The Public Cloud: The Hotel For Your Applications

Unless you are Larry Ellison (hi Larry!), the chances are you probably live in a normal house or an apartment, maybe with your family. You have a limited number of bedrooms, so if you want to have friends or relatives come to stay with you, there will come point where you cannot fit anybody else in without it being uncomfortable. Of course, for a large investment of time and money, you could extend your existing accommodation or maybe buy somewhere bigger, but that feels a bit extreme if you only want to invite a few people On to your Premises for the weekend.

Another option would be to sell up and move into a hotel. Pick the right hotel and you have what is effectively a limitless ability to scale up your accommodation – now everybody can come and stay in comfort. And as an added bonus, hotels take care of many dull or monotonous daily tasks: cooking, cleaning, laundry, valet parking… Freeing up your time so you can concentrate on more important, high-level tasks – like watching Netflix. And the commercial model is different too: you only pay for rooms on the days when you use them. There is no massive up-front capital investment in property, no need to plan for major construction works at the end of your five year property refresh cycle. It’s true pay-as-you-go!

It’s The Cloud, Stupid

The public cloud really is the hotel for your applications and databases. Moving from an investment model to a consumption-based expense model? Tick. Effectively limitless scale on demand? Tick. Being relieved of all the low-level operational tasks that come with running your own infrastructure? Tick. Watching more Netflix? Definite Tick.

But, of course, the public cloud isn’t better (or worse) than On Prem, it’s just different. It has potential benefits, like those above, but it also has potential disadvantages which stem from the fact that it’s a pre-packaged service, a common offering. Everyone has different, unique requirements but the major cloud providers cannot tailor everything they do to you individual needs – that level of customisation would dilute their profit margins. So you have to adapt your needs to their offering.

To illustrate this, we need to talk about car parking:

Welcome To The Hotel California

So… you decide to uproot your family and move into one of Silicon Valley’s finest hotels (maybe we could call it Hotel California?) so you can take advantage of all those cloud benefits discussed above. But here’s the problem, your $250/day suite only comes with one allocated parking bay in the hotel garage, yet your family has two cars. You can “burst” up by parking in the visitor spaces, but that costs $50/day and there is no guarantee of availability, so the only solution which guarantees you a second allocated bay is to rent a second room from the hotel!

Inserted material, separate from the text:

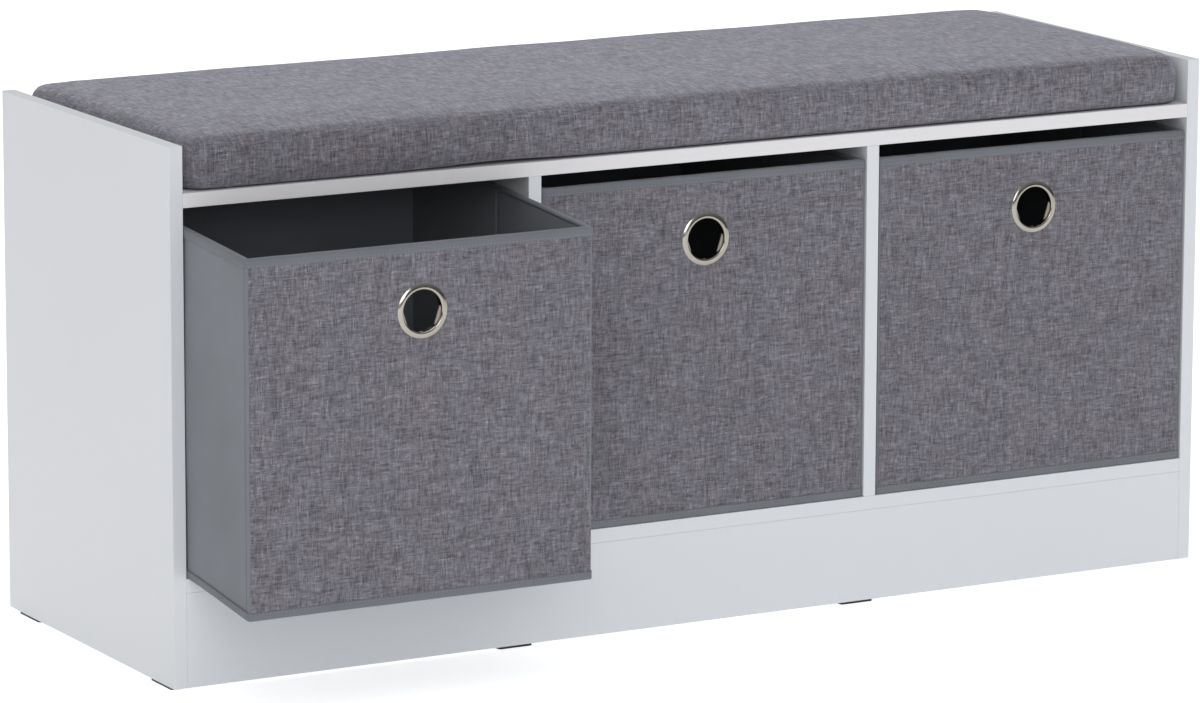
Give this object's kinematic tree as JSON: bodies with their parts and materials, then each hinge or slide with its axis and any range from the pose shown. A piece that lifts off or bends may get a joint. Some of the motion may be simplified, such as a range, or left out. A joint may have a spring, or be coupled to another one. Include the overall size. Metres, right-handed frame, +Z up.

This is an example of how the hotel product doesn’t quite fit with your requirements, so you have to bend your requirement to their offering – at the sacrifice of cost efficiency. (Incurring the cost of a second room that you don’t always need is called overprovisioning.) It happens all the time in every industry: any time a customer has to fit a specific requirement to a vendor’s generic offering, something somewhere won’t quite fit – and the only way to fix it is to pay more.

The public cloud is full of situations like this. The hyperscalers have extensive offerings but their size means they are less flexible to individual needs. Smaller cloud companies can be more attentive to an individual customer’s requirements, but lack the economies of scale of companies like Amazon Web Services, Microsoft and Google, meaning their products are less complete and their prices potentially higher. The only real way to get exactly what you want 100% of the time is… of course… to host your data on your own kit, managed by you, on your premises.

Such A Lovely Place

I should state here for the record that I am not anti-public cloud. Far from it. I just think it’s important to understand the implications of moving to the public cloud. There are a lot of articles written about this journey – and many of them talk about “giving up control of your data”. I’m not sure I entirely buy that argument, other than in a literal data-sovereignty sense, but one thing I believe to be absolutely beyond doubt is that a move to the public cloud will require an inevitable amount of compromise.

That should be the end of this post, but I’m afraid that I cannot now pass up the opportunity to mention one other compromise of the public cloud, purely because it fits into the Hotel California theme. I know, I’m a sucker for a punchline.

You and your family have enjoyed your break at the hotel, but you feel that it’s not completely working – those car parking charges, the way you aren’t allowed to decorate the walls of your room, the way the hotel suddenly discontinued Netflix and replaced it with Crackle. What the …? So you decide to move out, maybe to another hotel or maybe back to your own premises. But that’s when you remember about the egress charges; for every family member checking out of the hotel, you have to pay $50,000. Yikes!

I guess it turns out that, just like with the cloud, you can check out anytime you like… but you can never leave.